Qualche sera fa, prima di andare a dormire, quella vecchina indomabile che è mia madre ha lanciato lo sguardo un po’ malinconico di chi non vive più di attese, ma spera sempre che qualcuno si ricordi, al telefono sulla mensola di marmo.
E ha sussurrato: “Chissà come mai oggi Franco non ha telefonato…“.
Era il tramonto del 19 Marzo, festa di San Giuseppe, onomastico di mio padre.
Quel Franco che, come ogni anno, anche in assenza del festeggiato, avrebbe dovuto far squillare il cordless era – e quanto mi costa usare l’imperfetto – il dottor Franco Nacci. Della cui scomparsa ieri è giunta la ferale notizia.
Oggi piangiamo una delle anime più nobili che abbia avuto la nostra città, diciamolo subito d’emblée, senza ambagi.
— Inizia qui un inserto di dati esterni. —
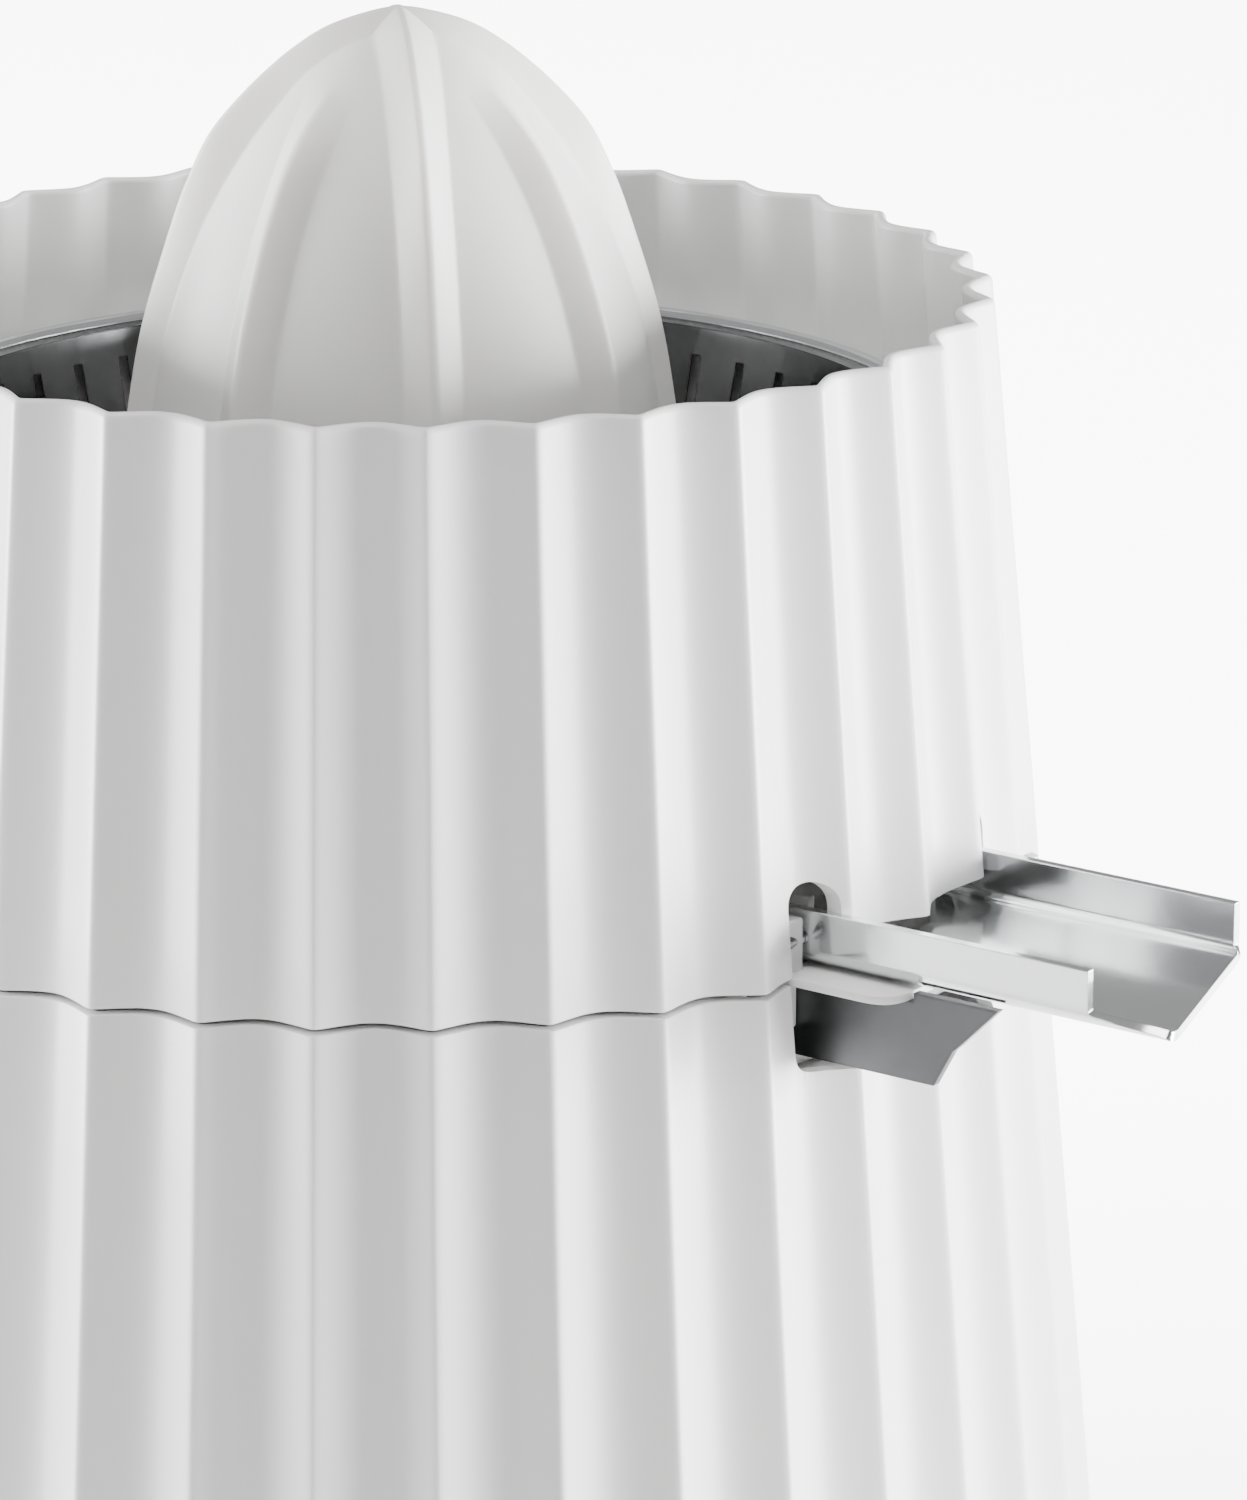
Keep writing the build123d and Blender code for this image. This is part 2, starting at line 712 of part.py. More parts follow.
def switch_bracket():
    low = switch_plate_z
    plate = block((-14, 26), (-8, 8), (low, low + switch_plate))
    for x in ((-14, -11.5), (23.5, 26)):
        plate += block(x, (-8, 8), (low, gearbox_floor_z))
    return plate


def microswitch():
    low = switch_plate_z + switch_plate
    body = block((spring_coil_radius + 1.4, 21), (-4, 4), (low, low + 9))
    body -= rod(plunger_radius + running, low + 2, low + 10, (plunger_x, 0))
    return body


def switch_plunger():
    low = switch_plate_z + switch_plate
    return rod(plunger_radius, low + 5, cap_z - 0.3, (plunger_x, 0))


# ----------------------------------------------------------------------- base
def base_screw_places():
    circle = inner_radius(base_z) - base_screw_inset
    places = []
    for i in range(4):
        a = math.radians(45 + 90 * i)
        places.append((circle * math.cos(a), circle * math.sin(a)))
    return places


def foot_places():
    places = [(0, 0)]
    for i in range(4):
        a = math.radians(90 * i + 22.5)
        places.append((foot_circle * math.cos(a), foot_circle * math.sin(a)))
    return places


def lower_housing():
    top = parting_z - parting_gap / 2
    shell = pleated_shell(housing_bottom_z, top)
    floor = base_z + base_thickness
    deck = rod(inner_radius(deck_z) + 0.4, deck_z, deck_z + deck_thickness)
    spigot = tube(bowl_radius - bowl_wall - 2.2, bowl_radius - bowl_wall - 4.4, deck_z, parting_z - 2)
    guard = tube(coupler_radius + 4, coupler_radius + 2, deck_z, coupler_z[0] - 1.5)
    body = shell + deck + spigot + guard
    cover_top = gearbox_floor_z + gearbox_floor + gearbox_height + 2.5
    for at in post_places():
        body += rod(post_radius + 0.6, cover_top, deck_z + 1, at)
    for at in base_screw_places():
        body += rod(5.0, floor, 28, at)
    body -= rod(5.5, deck_z - 1, deck_z + deck_thickness + 1)
    for at in post_places():
        body -= rod(screw_radius, cover_top - 1, cover_top + 14, at)
    for at in base_screw_places():
        body -= rod(screw_radius, floor - 1, 20, at)
    half = window_half_width + body_gap
    notch_floor = bracket_bottom_z - 0.7
    notch = Pos(0, 20) * Rectangle(2 * half, 40)
    notch = fillet(notch.vertices().group_by(Axis.Y)[0], 2.0)
    frame = Plane(origin=(0, -ear_back + 1, notch_floor), x_dir=(1, 0, 0), z_dir=(0, -1, 0))
    body -= extrude(frame * notch, 25)
    hole = Pos(0, ridge_radius(gland_z) - 5, gland_z) * Rot(90, 0, 0)
    return body - hole * Cylinder(gland_radius, 24)


def base_plate():
    plate = rod(inner_radius(base_z) - 0.3, base_z, base_z + base_thickness)
    for at in foot_places():
        plate -= rod(foot_radius, base_z - 1, base_z + 1.2, at)
        plate -= rod(2.0, base_z, base_z + 4, at)
    for at in base_screw_places():
        plate -= rod(screw_radius + running, base_z - 1, base_z + 5, at)
        plate -= rod(3.8, base_z - 1, base_z + 1.2, at)
    return plate


def base_screws():
    screws = []
    for at in base_screw_places():
        head = rod(3.6, base_z + 0.2, base_z + 1.2, at)
        screws.append(head + rod(screw_radius, base_z + 1.2, 16, at))
    return Compound(screws)


def rubber_feet():
    feet = []
    for at in foot_places():
        pad = rod(foot_radius, 0, foot_height, at)
        feet.append(chamfer(pad.edges().group_by(Axis.Z)[0], 0.8) + rod(2.0, foot_height, 6.5, at))
    return Compound(feet)


def cord_gland():
    """A flanged grommet in the back of the housing, with an open bore for a lead."""
    outside = ridge_radius(gland_z) + 1.5
    inside = inner_radius(gland_z) - 1.0
    place = Pos(0, 0, gland_z) * Rot(-90, 0, 0)
    body = Pos(0, 0, inside) * extrude(Circle(gland_radius), outside - inside)
    body += Pos(0, 0, inside - 2) * extrude(Circle(gland_radius + 2), 2)
    body -= Pos(0, 0, inside - 5) * extrude(Circle(gland_bore), 20)
    return place * body


pieces = (
    lower_housing, upper_collar, juice_bowl, pulp_filter, reamer, spout, spout_bracket,
    bracket_screws, spout_pivot_pins, chimney_bush, chimney_seal, drive_coupler,
    coupler_circlip, drive_hex, spindle, thrust_cap, press_return_spring, output_gear,
    idler_gear, idler_axle, motor_pinion, motor_rotor, motor_can, motor_rear_cap,
    gearbox_base, gearbox_cover, lower_spindle_bush, upper_spindle_bush, gearbox_screws,
    motor_screws, microswitch, switch_plunger, switch_bracket, base_plate, base_screws,
    rubber_feet, cord_gland,
)

os.makedirs("parts", exist_ok=True)
for piece in pieces:
    name = piece.__name__
    export_step(piece(), f"parts/{name}.step")
    print("wrote", name)
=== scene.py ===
import json
import math
import bpy
import numpy as np
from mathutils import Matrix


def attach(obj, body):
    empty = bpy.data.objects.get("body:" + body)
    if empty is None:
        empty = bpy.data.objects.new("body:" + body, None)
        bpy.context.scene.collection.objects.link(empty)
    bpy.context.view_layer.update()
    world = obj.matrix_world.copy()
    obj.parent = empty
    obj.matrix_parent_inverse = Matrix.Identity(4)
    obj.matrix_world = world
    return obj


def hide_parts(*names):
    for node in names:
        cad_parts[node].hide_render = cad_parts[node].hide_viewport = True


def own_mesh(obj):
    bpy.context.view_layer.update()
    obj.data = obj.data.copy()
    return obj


# Electric citrus press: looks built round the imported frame. Lengths in the
# surface code are millimetres, and meshes are written in metres.
millimetre = 0.001
sharpAngle = 35  # degrees between two faces past which their edge stays crisp
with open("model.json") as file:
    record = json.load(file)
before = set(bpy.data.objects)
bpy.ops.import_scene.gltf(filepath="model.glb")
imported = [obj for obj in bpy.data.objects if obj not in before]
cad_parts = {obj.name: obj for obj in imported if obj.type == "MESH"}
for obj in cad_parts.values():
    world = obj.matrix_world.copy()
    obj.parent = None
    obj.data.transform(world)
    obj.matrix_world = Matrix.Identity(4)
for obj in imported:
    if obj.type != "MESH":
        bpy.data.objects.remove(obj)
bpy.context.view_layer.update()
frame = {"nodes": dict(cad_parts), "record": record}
print("frame loaded,", len(frame["nodes"]), "nodes")


# what a finish has unless it says otherwise; every one varies over the surface
finishDefaults = {"stretch": (1, 1, 1), "patchDetail": 3, "grainDetail": 4, "bumpHeight": 0.0002,
                  "softEdge": 0.0, "softSamples": 4, "metal": 0.0, "coat": 0.0, "coatRough": 0.1,
                  "glow": 0.0, "glowRadius": (1.0, 0.9, 0.75), "glowScale": 0.004}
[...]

Fratello dell’artista onirico Gennaro, era stato allievo di papà al Liceo Classico “Sylos”, negli anni Quaranta, ed aveva sempre serbato una riconoscente devozione nei confronti di quel giovane docente, che gli aveva insegnato l’amore per la libertà, tramite lo studio dei classici latini e greci e dei grandi della letteratura italiana. Altri tempi, altra scuola, forse.
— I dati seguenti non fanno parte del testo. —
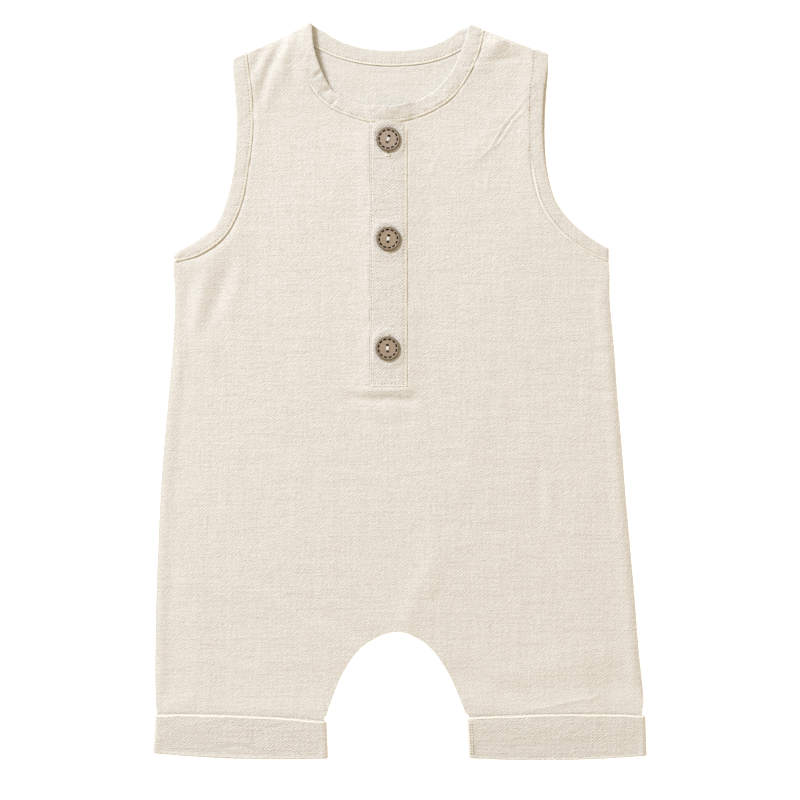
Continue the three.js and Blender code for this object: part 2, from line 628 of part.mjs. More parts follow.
// The back's shoulder, which turns over the fold and runs down the front to its seam
function shoulderFlap(side) {
  const { neck, along, out } = shoulderFrame(side);
  const length = shoulderLength(side);
  const reach = 50;
  const rows = 10;
  const across = Array.from({ length: 9 }, (_, j) => neck.clone().addScaledVector(along, (length * j) / 8));
  const turn = turnOver(across, out, SHOULDER_LEVEL, CLOTH);
  const outer = (SHOULDER_LEVEL - CLOTH) / 2 + CLOTH;
  const lower = across.map((p) => {
    const q = p.clone().addScaledVector(out, -outer - 3);
    return { outside: vec(q.x, q.y, 0), inside: vec(q.x, q.y, CLOTH) };
  });
  const upper = Array.from({ length: rows }, (_, i) =>
    across.map((p) => {
      const q = p.clone().addScaledVector(out, -outer - (reach * (i + 1)) / rows);
      const z = frontLevel(q.x, q.y);
      return { outside: vec(q.x, q.y, z + CLOTH), inside: vec(q.x, q.y, z) };
    }),
  );
  const cuts = [frontNeckCut(), armholeCut(side), shoulderSeamCut(side, false)];
  const flap = sweep([lower, ...turn, ...upper].map(closedSection), false);
  return cuts.reduce((piece, cut) => piece.subtract(cut), flap);
}

function back() {
  const outer = (SHOULDER_LEVEL - CLOTH) / 2 + CLOTH;
  const aboveFolds = ["left", "right"].map((side) => {
    const { neck, tip, along, out } = shoulderFrame(side);
    const line = [neck.clone().addScaledVector(along, -FAR / 6), tip.clone().addScaledVector(along, FAR / 6)];
    const inner = line.map((p) => p.clone().addScaledVector(out, -outer));
    const beyondFold = line.map((p) => p.clone().addScaledVector(out, FAR)).reverse();
    return prism([...inner, ...beyondFold].map((p) => [p.x, p.y]));
  });
  const cuts = [
    backNeckCut(),
    armholeCut("left"),
    armholeCut("right"),
    archCut(),
    ...aboveFolds,
    ...CUFFS.map(hemCut),
  ];
  const panel = cuts.reduce((piece, cut) => piece.subtract(cut), sheet(bodyGrid(BACK_ROWS), backLevel, CLOTH));
  return panel.add(shoulderFlap("left")).add(shoulderFlap("right"));
}

// A placket strip: a narrow sheet on the front's own form, trimmed at the neck seam
function placketStrip(left, right, bottom, raise) {
  const rows = 26;
  const places = Array.from({ length: rows + 1 }, (_, i) =>
    [0, 0.5, 1].map((w) => [lerp(left, right, w), lerp(bottom, PLACKET_TOP, i / rows)]),
  );
  return sheet(places, (x, y) => frontLevel(x, y) + raise, CLOTH).subtract(frontNeckCut());
}

const placketUnder = () => placketStrip(SLIT.left + GAP, SLIT.right - GAP, SLIT.bottom + GAP, 0);

function placketUpper() {
  const half = BUTTONHOLE_WIDTH / 2;
  const holes = BUTTONS.map(({ x, y, up, down }) =>
    prism([
      [x - half, y - down],
      [x + half, y - down],
      [x + half, y + up],
      [x - half, y + up],
    ]),
  );
  const strip = placketStrip(PLACKET.left, PLACKET.right, PLACKET.bottom, CLOTH + GAP);
  return holes.reduce((piece, hole) => piece.subtract(hole), strip);
}

// A wooden button: a turned disc with a dished face, two holes and a ring of cut dashes
function buttonSolid({ turn }) {
  const { radius, thick, rim, dish, dishRadius } = BUTTON;
  const profile = [
    [0, 0],
    [radius - rim, 0],
    [radius - rim * 0.3, rim * 0.3],
    [radius, rim],
    [radius, thick - rim],
    [radius - rim * 0.3, thick - rim * 0.3],
    [radius - rim, thick],
    [dishRadius, thick - dish],
    [0, thick - dish],
  ].map(([r, z]) => new THREE.Vector2(r, z));
  const disc = solidOf(new THREE.LatheGeometry(profile, 40).rotateX(Math.PI / 2));
  const hole = (y) => new THREE.CylinderGeometry(BUTTON_HOLES.radius, BUTTON_HOLES.radius, 4 * thick, 12)
    .rotateX(Math.PI / 2)
    .translate(0, y, 0);
  const dash = (i) => new THREE.BoxGeometry(DASHES.width, DASHES.length, 2 * DASHES.depth)
    .translate(DASHES.radius, 0, thick - dish)
    .rotateZ((2 * Math.PI * (i + 0.5)) / DASHES.count);
  const tools = [
    hole(BUTTON_HOLES.spacing / 2),
    hole(-BUTTON_HOLES.spacing / 2),
    ...Array.from({ length: DASHES.count }, (_, i) => dash(i)),
  ];
  return tools.reduce((piece, tool) => piece.subtract(solidOf(tool)), disc).rotate([0, 0, turn]);
}

const cottonLinen = () => new THREE.MeshStandardMaterial({ color: 0xebe4d6, roughness: 0.92, metalness: 0 });
const wood = () => new THREE.MeshStandardMaterial({ color: 0xa48a70, roughness: 0.6, metalness: 0 });

function meshOf(name, solid, material) {
  const made = solid.getMesh();
  const geometry = new THREE.BufferGeometry();
  geometry.setAttribute("position", new THREE.BufferAttribute(new Float32Array(made.vertProperties), 3));
  geometry.setIndex(new THREE.BufferAttribute(new Uint32Array(made.triVerts), 1));
  geometry.computeVertexNormals();
  const mesh = new THREE.Mesh(geometry, material);
  mesh.name = name;
  return mesh;
}

const romper = new THREE.Group();
romper.add(meshOf("back", back(), cottonLinen()));
romper.add(meshOf("front", front(), cottonLinen()));
romper.add(meshOf("neck_band", neckBand(), cottonLinen()));
romper.add(meshOf("armhole_band_left", armholeBand("left"), cottonLinen()));
romper.add(meshOf("armhole_band_right", armholeBand("right"), cottonLinen()));
romper.add(meshOf("placket_under", placketUnder(), cottonLinen()));
romper.add(meshOf("placket_upper", placketUpper(), cottonLinen()));
CUFFS.forEach((cuff) => romper.add(meshOf(cuff.name, cuffBand(cuff), cottonLinen())));
BUTTONS.forEach((button) => {
  const mesh = meshOf(button.name, buttonSolid(button), wood());
  const placketTop = frontLevel(button.x, button.y) + 2 * CLOTH + GAP;
  mesh.position.set(button.x, button.y, placketTop + GAP);
  romper.add(mesh);
});

export default romper;
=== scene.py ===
"""A sleeveless baby romper of cream slub crepe, laid flat on its back: neck and armholes bound with strips,
a half placket with three wooden buttons, and turned-up cuffs. Lengths in the tables are millimetres."""

import math
from functools import lru_cache

import bmesh
import bpy
import numpy as np
from mathutils import Matrix, Vector
from mathutils.geometry import delaunay_2d_cdt


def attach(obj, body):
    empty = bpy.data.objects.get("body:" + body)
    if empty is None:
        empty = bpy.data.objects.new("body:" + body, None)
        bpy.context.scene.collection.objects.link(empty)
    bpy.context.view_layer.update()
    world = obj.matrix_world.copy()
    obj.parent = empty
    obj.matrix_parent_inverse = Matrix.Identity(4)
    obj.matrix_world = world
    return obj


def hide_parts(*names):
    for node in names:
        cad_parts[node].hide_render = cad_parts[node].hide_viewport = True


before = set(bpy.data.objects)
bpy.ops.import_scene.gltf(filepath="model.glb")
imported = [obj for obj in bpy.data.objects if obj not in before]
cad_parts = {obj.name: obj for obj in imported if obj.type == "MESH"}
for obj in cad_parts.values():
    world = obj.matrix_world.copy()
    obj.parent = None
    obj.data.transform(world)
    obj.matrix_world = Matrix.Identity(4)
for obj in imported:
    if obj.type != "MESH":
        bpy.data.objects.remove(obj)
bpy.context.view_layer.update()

bl_info = {
    "name": "Baby Romper",
    "version": (1, 0, 0),
    "blender": (4, 5, 0),
    "location": "View3D > Sidebar > Romper",
    "description": "Builds a flat-laid baby romper with bound edges, placket, buttons and cuffs",
    "category": "Object",
}

MM = 0.001
STROKE_PITCH = 1.4  # from one stroke of the crepe to the next

# Cloth levels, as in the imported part
CLOTH = 1.0  # from a panel's lower face to its upper one
BOUND = 1.6  # the same for a folded strip
GAP = 0.3
SKIN = 0.65  # the real wall drawn at the top of that space
BODY_LEVEL = 1.6
LOFT = 0.8
ARM_LEVEL = 2.0
SHOULDER_LEVEL = 3.0
SHOULDER_TURN = (SHOULDER_LEVEL - BOUND) / 2  # radius at which a shoulder turns over
SIDE_CURL = 0.4
CUFF_WALL = 2.3
CUFF_LEVEL = 2.6
CUFF_TUCK = 3.0

# Body outline: height, middle, half width
BODY = [
    (-214, 0.0, 149.0),
    (-199, 0.0, 150.4),
    (-191, 0.0, 151.4),
    (-160, -1.6, 150.0),
    (-129, -2.5, 148.5),
    (-98, -3.3, 146.6),
    (-67, -4.0, 144.5),
    (-36, -4.1, 142.2),
    (-5, -4.1, 139.5),
    (26, -3.8, 137.0),
    (57, -4.4, 134.9),
    (80, -5.2, 135.1),
    (92, -5.4, 132.0),
    (104, -5.4, 118.0),
    (120, -5.4, 106.0),
    (150, -5.4, 98.0),
    (230, -5.4, 99.0),
]
BODY_MIDDLE = -5.4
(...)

Insomma, zio Franco (quanti simpaticamente lo chiamavano così?) è stato un protagonista vero, concreto, eticamente ed eroicamente autentico della vita di Bitonto.
Era idea che si faceva realtà, senza passare attraverso il comodo usbergo della illudente annuncite.
Due “creazioni” su tutte gli dobbiamo: il centro dialisi dell’ormai ex ospedale di Bitonto – di cui fu primario e direttore sanitario – e il Palazzetto dello Sport.
Due monumenti donati anche alla posterità, che spesso non ne ha compreso la preziosità.
Il primo, infatti, è rimasto un fiore all’occhiello, nonostante le tempeste regionali, grazie all’impegno encomiabile di pochi illuminati (a me viene in mente, per esempio, Michele Muschitiello).
Il secondo, oggi, è un rudere destinato al crollo, al netto di promesse di rito e situazioni intricate da risolvere.
Per questo, quando l’estate scorsa si festeggiavano i quaranta anni della Volley Ball- storica società sportiva che vide proprio il solare medico fra i fondatori e sostenitori- sembrava un po’ anacronistica – perché antica, perché sentita- la sua rabbiosa passione con cui si batteva per il recupero di quella struttura fatiscente.
Zio Franco – che era stato anche consigliere comunale e provinciale- era un ulisse del cuore, ogni poco s’imbarcava su navi da sogno e tornava col viso perennemente baciato dal sole ed un fagotto allegro di regali, aneddoti e buonumore.
Nonostante veleggiasse per i novanta, fieramente ancora impugnava il volante, in ossequio memore a quell’amore per la libertà imparato sui banchi di scuola.
Detto che, con tutta probabilità, questa città smemorata, difficilmente comprenderà la grandezza della perdita, mi piace pensare che il dottor Franco Nacci, zio Franco sia soltanto salpato ancora una volta dal porto di questa vita, per solcare mari infiniti che s’abbracciano all’azzurro del cielo.
Dove tutto sarà illuminato dal suo sorriso.